E isto só no BPI. Porque se se acrescentasse a SONAE, a Portugal Telecom, a EDP e a Jerónimo Martins, ai!, a taxa de desemprego vinha por aí abaixo. E com grandes benefícios para o consumidor, que uma só funcionária duma caixa no Continente a pegar no cartão, passá-lo na máquina, e fazer deslizar os produtos, é realmente pouco: três seria a conta que Deus fez.
Bom, a coisa está-se a compôr, afinal há soluções. Agora, o que é preciso é falar com os outros leviatãs do empresariado e tratar da logística. Com sorte, a taxa de desemprego ainda pode baixar em mais de 1%.
Algumas dúvidas porém me assaltam: se somos nós que continuamos a pagar aos desempregados, o que é que ganhamos com a manobra? Se estas empresas não estão a admitir pessoal, porque hão-de os desempregados que já não são mas que continuam a ser acreditar que terão lugar daqui a dois anos? E se a ideia é boa, porque não para as PMEs, já que são elas, e não as grandes, as responsáveis pela maior parte do emprego?
Ulrich, Ulrich, és um grande ratão. Vou-te dizer em Francês, que eu não gosto de expressões popularuchas: pour nous, tu viens en petite voiture.
Ponhamos de lado o Lehman Brothers, as dezenas de pequenos bancos deixados falir, as condenações americanas nos casos de polícia, a crise do sub-prime e o que ela desencadeou. Tudo chegou cá, e ajudou a fazer os estragos que ainda não reparámos.
Mas os nossos bancos, se não andaram embrulhados na organização de pacotes de lixo imobiliário e de futuros, nem por isso deixaram alegremente de embarcar no crédito à habitação e ao consumo, além do financiamento da dívida pública, dos concessionários das PPPs e quanto delírio desenvolvimentista nos trouxe onde estamos. E ainda que os incentivos do Estado e da taxa de juro associada ao Euro recomendassem a prática, no caso da habitação e do consumo; e que o poder de coerção do Estado, nos restantes, desse garantias de alguma segurança:
Não era difícil perceber que tarde ou cedo emprestar dinheiro aos empregados das empresas para comprarem apartamentos e plasmas, ao mesmo tempo que o crédito era negado a quem lhes pagava os ordenados, não podia acabar bem; e só muita desatenção, tráfico de influências e ignorância da História, justificavam as compras de dívida pública, tanto da nossa como, pasme-se, a de outros, inclusive gregos.

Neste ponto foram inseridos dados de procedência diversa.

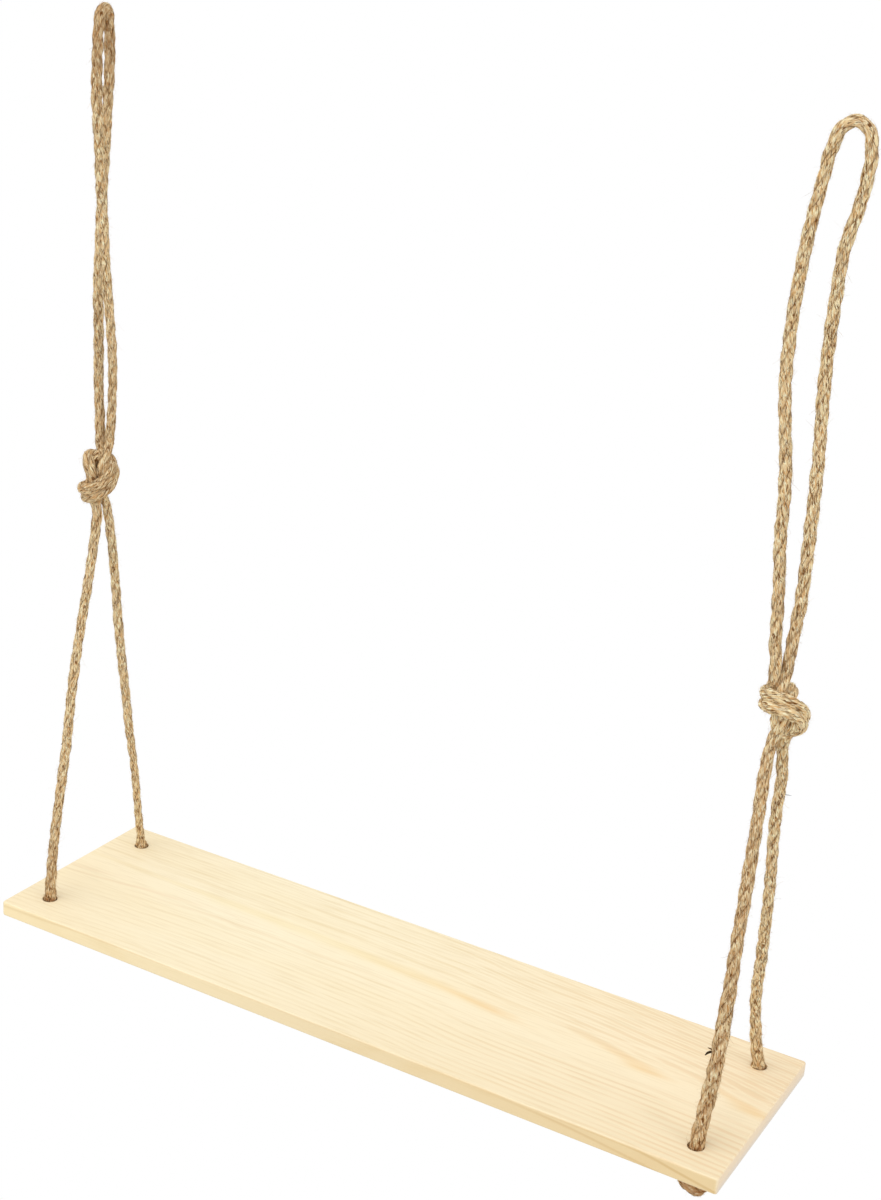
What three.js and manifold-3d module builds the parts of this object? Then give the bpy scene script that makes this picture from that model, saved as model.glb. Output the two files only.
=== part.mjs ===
// A hanging rope shelf: an eased pine board hung by a knotted jute rope at each end.
// Millimetres, +X along the board to the right, +Y to the back, +Z up. The origin is half way
// between the two points where the loops rest on their hooks.

import * as THREE from 'three';
import { mergeVertices } from 'three/addons/utils/BufferGeometryUtils.js';
import Module from 'manifold-3d';

const wasm = await Module();
wasm.setup();

// Board
const boardLength = 400;
const boardWidth = 110;
const boardThickness = 8;
const edgeRound = 1;

// The corners of its flat faces. The rounded edge runs outside them, so the outer corner is rounder.
const cornerRadius = 0.5;

// Holes for the ropes, one near each corner
const holeDiameter = 7.5;
const holeEndInset = 17.5;
const holeSideInset = 17;
const legDepthInHole = 2.5;

// Rope
const ropeDiameter = 5;
const touchGap = 0.3;
const endGap = 1.3;
const cutOverrun = 2;

// Heights above the board's top face
const leftKnotHeight = 221.5;
const rightKnotHeight = 194.5;
const hookLineHeight = 437.25;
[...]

Cabe perguntar então como é possível que tanta gente de fato às riscas, bom corte de cabelo e economês emproado, assessorada por tanto académico albardado de diplomas, pôde ser tão inacreditavelmente estúpida.
Haverá decerto muitas explicações. A principal, para mim, é que todo o banqueiro sabe, entre nós, que não pagará o pato: entre garantias e avales do Estado, favores de intermediação com o BCE, extorsões várias com a bênção do Banco de Portugal, e abundância da procura, sempre o prémiozinho à gestão será confortável. E com a certeza de que o pavor do risco sistémico levará a que de uma forma ou outra o Estado ponha a mão por baixo, fica completo o quadro da irresponsabilidade que recomenda o comportamento aventureiro, privilegiando o curto-prazo.

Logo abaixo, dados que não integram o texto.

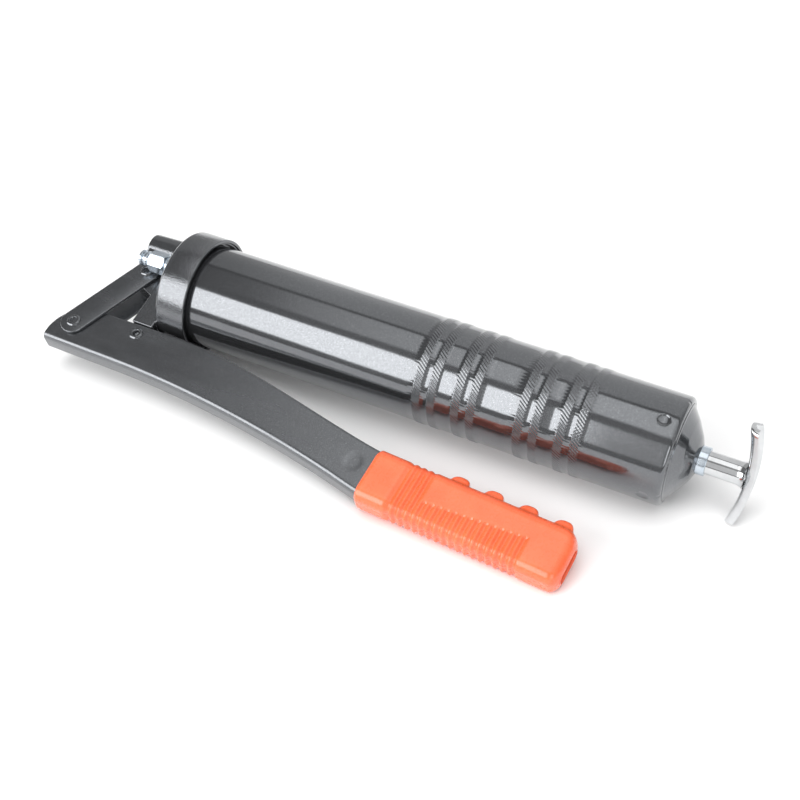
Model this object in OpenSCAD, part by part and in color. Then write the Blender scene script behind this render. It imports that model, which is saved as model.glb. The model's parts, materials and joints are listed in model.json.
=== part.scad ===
// Lever grease gun lying on its side on a bench.
// It is drawn with the barrel along X and the lever swinging in the XY plane,
// then rolled about X so that the collar and the grip rest on the bench.
// The origin is the centre of the outlet port's mouth.

/* [Barrel] */
// Outer radius of the barrel tube
barrel_r = 28.5; // [27:0.1:30]
// Wall of the barrel tube
barrel_wall = 1.2; // [0.8:0.1:2]
// Length of the tube from the collar's rim to its rounded shoulder
barrel_len = 268; // [260:1:300]
// Width of one knurled band
band_w = 5.2; // [3:0.1:7]
// Height that a knurled band stands proud
band_h = 0.45; // [0.2:0.05:0.8]

/* [Head] */
// Outer radius of the collar
collar_r = 32.8; // [32.2:0.1:34]
// Width of the collar along the barrel
collar_w = 18.2; // [17.5:0.1:20]
// Radius of the outlet boss
outlet_r = 8.3; // [7.5:0.1:9]
// Reach of the outlet boss in front of the collar's rim
outlet_reach = 52; // [50:0.5:54]

/* [Pump] */
// Radius of the plunger
plunger_r = 4.5; // [4:0.1:4.6]
// Radius of the rivets' shanks
rivet_r = 2.5; // [2:0.1:2.8]
// Half width of a link plate
link_r = 7.7; // [7:0.1:8.5]
// Thickness of a link plate
link_t = 2; // [1.5:0.1:2.5]

/* [Lever] */
// Width of the folded channel across its flanges
lever_w = 13; // [12.6:0.1:13]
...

Numa PME, as regras são simples: Falhas? Então tens bandeiras pretas à porta, os trabalhadores a chamarem-te ladrão, os sindicalistas a darem entrevistas e os intelectuais da gestão e da economia confirmados no seu desprezo dos empresários de vão-de-escada.
No banco tens, na pior das hipóteses, um pára-quedas dourado. Podes ser cooptado para um conselho de administração, ir fazer consultadoria, ser requestado para entrevistas, fundar empresas, ou simplesmente gozar a vida.
Se, para não dar o triste pio, aceitares apoio público, nem precisas de estar grato: basta que te queixes do preço, substancialmente inferior ao que cobras à inesgotável clientela. E podes, com segurança e pesporrência, vir para a praça pública abundar em considerações sobre sacrifícios, inevitabilidades e medidas.
Não há o risco de falta de aplausos: os banqueiros costumam falar apenas onde o aplauso esteja garantido. E não há o risco de pessoas como eu estarem na plateia - as pessoas como eu não vão ouvir discursos de banqueiros, a menos que lhes convenha fingir que ignoram que farinha é aquela.
Mas, pelos vistos, há o risco de, por acaso, estar na plateia quem, porventura não pensando o que eu penso, nem por isso tenha paciência para aturar vaidosos, inconscientes e arrogantes. E não hesite em dizê-lo.